One place in which interesting homotopy types do appear is in the study of Hom complexes of graphs.
Csorba and Lutz showed that Hom$(K_{2r} - C_{2r}, K_{r+1})$ is an orientable surface (not just up to homotopy, up to homeomorphism). Here $C_k$ denotes a length $k$ cycle. The genus is given by $r! \frac{r^2 - r -2}{2} + 1$, so it's never a sphere. They list some other interesting conjectures and particular computations.

More recently, Schultz proved a conjecture of Csorba stating that Hom$(C_5, K_{n+2})$ is homeomorphic to the Stiefel manifold $V_2 (\mathbb{R}^{n+1})$ or orthnormal 2-frames. This conjecture was made based on a complete calculation, by Kozlov, of the cohomology of Hom$(C_m, K_n); \mathbb{Z})$. Surprisingly, these complexes have 2-torsion in their cohomology when n is even (are there other complexes arising in combinatorics that have torsion in their cohomology?).

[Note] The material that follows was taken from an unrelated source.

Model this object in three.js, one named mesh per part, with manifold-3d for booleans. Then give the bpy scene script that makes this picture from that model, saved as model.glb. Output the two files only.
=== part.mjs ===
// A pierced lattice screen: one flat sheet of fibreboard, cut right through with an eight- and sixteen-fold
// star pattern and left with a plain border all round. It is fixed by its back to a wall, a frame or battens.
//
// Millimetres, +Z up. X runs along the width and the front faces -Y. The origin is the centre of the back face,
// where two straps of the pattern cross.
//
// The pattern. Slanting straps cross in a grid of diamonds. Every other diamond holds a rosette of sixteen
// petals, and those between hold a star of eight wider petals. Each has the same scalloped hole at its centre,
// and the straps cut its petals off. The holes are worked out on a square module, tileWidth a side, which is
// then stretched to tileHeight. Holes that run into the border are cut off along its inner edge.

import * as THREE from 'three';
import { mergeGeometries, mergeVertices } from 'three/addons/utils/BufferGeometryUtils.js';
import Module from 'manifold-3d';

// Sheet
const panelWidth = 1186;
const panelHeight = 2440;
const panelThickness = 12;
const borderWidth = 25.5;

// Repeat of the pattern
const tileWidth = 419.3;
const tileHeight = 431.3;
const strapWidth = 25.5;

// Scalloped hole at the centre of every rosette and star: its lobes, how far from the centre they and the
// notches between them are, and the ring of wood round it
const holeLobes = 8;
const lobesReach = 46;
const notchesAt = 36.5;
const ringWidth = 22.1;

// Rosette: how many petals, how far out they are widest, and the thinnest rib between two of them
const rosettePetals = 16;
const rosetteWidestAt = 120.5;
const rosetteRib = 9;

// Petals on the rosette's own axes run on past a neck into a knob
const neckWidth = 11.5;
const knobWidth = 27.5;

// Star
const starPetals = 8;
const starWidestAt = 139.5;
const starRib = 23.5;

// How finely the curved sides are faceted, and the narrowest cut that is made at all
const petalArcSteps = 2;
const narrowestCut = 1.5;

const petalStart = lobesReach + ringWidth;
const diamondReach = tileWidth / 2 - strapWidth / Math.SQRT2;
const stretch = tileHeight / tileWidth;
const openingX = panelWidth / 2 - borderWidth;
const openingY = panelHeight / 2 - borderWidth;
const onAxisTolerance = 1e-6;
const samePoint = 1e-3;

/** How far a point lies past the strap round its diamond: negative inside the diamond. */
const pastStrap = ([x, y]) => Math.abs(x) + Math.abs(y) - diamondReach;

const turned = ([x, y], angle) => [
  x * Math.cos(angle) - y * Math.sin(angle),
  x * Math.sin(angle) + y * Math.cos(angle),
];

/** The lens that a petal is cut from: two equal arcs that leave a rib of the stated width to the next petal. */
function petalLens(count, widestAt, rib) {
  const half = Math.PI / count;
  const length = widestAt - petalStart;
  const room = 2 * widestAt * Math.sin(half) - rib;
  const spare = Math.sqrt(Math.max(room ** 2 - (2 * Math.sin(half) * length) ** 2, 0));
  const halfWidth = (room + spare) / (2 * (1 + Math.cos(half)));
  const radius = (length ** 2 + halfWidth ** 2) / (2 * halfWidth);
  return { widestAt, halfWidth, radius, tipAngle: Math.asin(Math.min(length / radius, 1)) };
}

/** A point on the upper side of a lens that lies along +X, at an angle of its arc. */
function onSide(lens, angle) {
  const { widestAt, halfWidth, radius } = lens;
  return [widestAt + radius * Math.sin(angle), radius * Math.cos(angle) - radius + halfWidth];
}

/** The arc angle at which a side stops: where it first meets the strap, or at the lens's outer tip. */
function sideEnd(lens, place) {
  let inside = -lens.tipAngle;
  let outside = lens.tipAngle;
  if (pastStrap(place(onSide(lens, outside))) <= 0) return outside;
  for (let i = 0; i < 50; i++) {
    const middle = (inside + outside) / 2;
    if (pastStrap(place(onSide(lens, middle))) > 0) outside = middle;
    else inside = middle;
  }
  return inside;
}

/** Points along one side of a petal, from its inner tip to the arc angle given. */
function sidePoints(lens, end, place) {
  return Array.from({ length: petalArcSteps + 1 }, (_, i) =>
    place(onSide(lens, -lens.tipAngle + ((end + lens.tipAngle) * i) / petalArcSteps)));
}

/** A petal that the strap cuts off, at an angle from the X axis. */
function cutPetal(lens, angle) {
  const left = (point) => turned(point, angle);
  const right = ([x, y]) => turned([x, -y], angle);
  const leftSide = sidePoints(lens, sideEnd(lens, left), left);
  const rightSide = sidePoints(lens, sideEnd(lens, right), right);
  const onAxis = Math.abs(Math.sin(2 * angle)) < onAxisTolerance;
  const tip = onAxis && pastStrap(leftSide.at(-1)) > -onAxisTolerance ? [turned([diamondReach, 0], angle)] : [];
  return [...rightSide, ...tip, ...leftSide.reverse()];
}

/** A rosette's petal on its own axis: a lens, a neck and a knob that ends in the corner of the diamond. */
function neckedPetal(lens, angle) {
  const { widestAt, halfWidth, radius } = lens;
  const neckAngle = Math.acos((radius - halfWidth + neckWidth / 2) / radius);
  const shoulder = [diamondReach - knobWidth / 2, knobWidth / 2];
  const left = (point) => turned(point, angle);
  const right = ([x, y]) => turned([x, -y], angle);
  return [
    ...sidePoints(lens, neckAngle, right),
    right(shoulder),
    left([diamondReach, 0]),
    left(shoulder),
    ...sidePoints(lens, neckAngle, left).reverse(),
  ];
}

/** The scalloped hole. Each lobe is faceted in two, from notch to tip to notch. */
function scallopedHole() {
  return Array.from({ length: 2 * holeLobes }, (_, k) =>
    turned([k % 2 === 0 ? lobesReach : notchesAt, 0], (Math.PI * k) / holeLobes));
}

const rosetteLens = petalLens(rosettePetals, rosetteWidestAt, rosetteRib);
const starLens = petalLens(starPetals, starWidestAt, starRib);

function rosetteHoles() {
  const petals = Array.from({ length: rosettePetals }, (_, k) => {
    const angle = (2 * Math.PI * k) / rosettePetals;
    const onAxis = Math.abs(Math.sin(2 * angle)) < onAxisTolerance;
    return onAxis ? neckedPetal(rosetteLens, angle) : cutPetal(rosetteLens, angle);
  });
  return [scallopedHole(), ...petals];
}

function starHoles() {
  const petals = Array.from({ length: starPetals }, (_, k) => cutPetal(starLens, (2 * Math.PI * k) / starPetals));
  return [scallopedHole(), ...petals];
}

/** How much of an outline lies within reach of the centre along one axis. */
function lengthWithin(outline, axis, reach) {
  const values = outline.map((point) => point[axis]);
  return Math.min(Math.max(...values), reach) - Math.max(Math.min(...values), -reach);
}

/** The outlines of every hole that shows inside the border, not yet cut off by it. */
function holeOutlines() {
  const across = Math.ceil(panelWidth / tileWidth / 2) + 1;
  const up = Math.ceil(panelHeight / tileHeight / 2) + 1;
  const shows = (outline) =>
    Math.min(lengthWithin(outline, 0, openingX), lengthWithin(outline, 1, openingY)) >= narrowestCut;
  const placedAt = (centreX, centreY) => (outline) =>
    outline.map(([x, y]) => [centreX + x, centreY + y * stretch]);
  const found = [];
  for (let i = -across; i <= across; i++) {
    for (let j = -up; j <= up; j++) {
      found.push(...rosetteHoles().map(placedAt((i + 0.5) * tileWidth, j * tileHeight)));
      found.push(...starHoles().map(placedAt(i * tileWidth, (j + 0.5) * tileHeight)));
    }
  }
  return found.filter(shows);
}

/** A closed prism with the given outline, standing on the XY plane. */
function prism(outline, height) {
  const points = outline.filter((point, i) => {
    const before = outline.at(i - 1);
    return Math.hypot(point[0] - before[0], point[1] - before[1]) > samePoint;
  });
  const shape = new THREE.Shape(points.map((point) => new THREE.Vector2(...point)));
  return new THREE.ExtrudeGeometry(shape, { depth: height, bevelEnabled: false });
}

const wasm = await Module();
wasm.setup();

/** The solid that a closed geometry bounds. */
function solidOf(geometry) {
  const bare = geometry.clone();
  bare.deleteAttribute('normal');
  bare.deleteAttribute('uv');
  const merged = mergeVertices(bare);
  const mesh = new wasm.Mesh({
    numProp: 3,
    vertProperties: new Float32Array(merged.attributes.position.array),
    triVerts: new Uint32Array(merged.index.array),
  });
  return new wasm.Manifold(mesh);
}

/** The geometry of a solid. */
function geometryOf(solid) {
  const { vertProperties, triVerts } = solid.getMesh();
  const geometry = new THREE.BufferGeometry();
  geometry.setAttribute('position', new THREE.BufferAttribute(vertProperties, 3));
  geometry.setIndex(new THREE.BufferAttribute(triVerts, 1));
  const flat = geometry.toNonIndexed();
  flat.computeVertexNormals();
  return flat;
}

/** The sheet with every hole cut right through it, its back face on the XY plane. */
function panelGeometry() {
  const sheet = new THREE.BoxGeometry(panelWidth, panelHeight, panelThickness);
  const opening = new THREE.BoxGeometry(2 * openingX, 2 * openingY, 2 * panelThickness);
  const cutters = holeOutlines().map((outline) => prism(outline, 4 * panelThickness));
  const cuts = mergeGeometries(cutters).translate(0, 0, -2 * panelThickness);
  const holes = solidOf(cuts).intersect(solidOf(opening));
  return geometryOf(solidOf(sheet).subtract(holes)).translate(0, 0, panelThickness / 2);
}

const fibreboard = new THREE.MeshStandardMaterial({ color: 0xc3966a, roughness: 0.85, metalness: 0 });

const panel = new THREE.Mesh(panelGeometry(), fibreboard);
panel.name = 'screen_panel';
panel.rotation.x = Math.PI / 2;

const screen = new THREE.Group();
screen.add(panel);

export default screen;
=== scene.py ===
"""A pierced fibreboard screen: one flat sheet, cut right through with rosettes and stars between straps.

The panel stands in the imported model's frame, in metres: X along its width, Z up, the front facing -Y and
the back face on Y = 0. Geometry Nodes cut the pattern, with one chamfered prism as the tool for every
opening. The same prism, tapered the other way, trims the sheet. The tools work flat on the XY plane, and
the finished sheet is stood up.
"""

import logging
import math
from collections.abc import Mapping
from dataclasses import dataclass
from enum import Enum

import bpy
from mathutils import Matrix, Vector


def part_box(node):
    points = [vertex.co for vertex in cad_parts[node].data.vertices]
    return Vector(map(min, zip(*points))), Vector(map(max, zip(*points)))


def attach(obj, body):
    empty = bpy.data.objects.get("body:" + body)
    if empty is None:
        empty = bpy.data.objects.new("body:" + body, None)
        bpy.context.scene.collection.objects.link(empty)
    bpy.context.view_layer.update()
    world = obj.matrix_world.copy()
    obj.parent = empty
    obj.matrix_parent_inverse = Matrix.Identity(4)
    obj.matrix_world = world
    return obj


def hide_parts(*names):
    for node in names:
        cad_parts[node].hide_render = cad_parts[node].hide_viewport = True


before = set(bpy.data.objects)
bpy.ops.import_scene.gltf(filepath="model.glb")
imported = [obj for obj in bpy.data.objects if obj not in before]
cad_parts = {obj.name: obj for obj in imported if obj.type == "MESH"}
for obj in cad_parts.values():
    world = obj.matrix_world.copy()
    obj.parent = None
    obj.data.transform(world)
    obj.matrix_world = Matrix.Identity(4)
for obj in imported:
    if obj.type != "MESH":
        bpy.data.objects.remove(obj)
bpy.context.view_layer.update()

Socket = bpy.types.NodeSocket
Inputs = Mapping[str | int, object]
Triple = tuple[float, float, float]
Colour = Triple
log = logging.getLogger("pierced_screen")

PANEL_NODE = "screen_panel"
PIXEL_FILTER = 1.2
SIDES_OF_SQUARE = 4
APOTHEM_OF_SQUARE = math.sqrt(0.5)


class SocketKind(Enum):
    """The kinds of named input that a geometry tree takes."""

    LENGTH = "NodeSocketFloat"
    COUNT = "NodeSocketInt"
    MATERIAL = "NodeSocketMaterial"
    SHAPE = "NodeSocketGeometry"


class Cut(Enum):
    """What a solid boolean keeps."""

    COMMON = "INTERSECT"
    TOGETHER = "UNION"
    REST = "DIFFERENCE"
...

Schutlz also showed that the colimit as $m\to \infty$ of the complexes `Hom$(C_{2m}, K_n)$ is homotopy equivalent to the free loop space on $S^{n-2}$!

So, these are some instances in which people worked hard to get interesting answers.

I guess it's also worth pointing out that for any finite simplicial complex X and any graph T, there is a graph G (with looped vertices) such that Hom$(T, G) \simeq X$. This is a theorem of Anton Dochtermann . One might argue that this violates the spirit of the question, since one can't really say that these Hom complexes appear naturally; instead the graphs G in some rough sense look like the space X you're trying to model. (Specifically, G is the 1-skeleton of some subdivision of X, with loops placed on all the vertices.)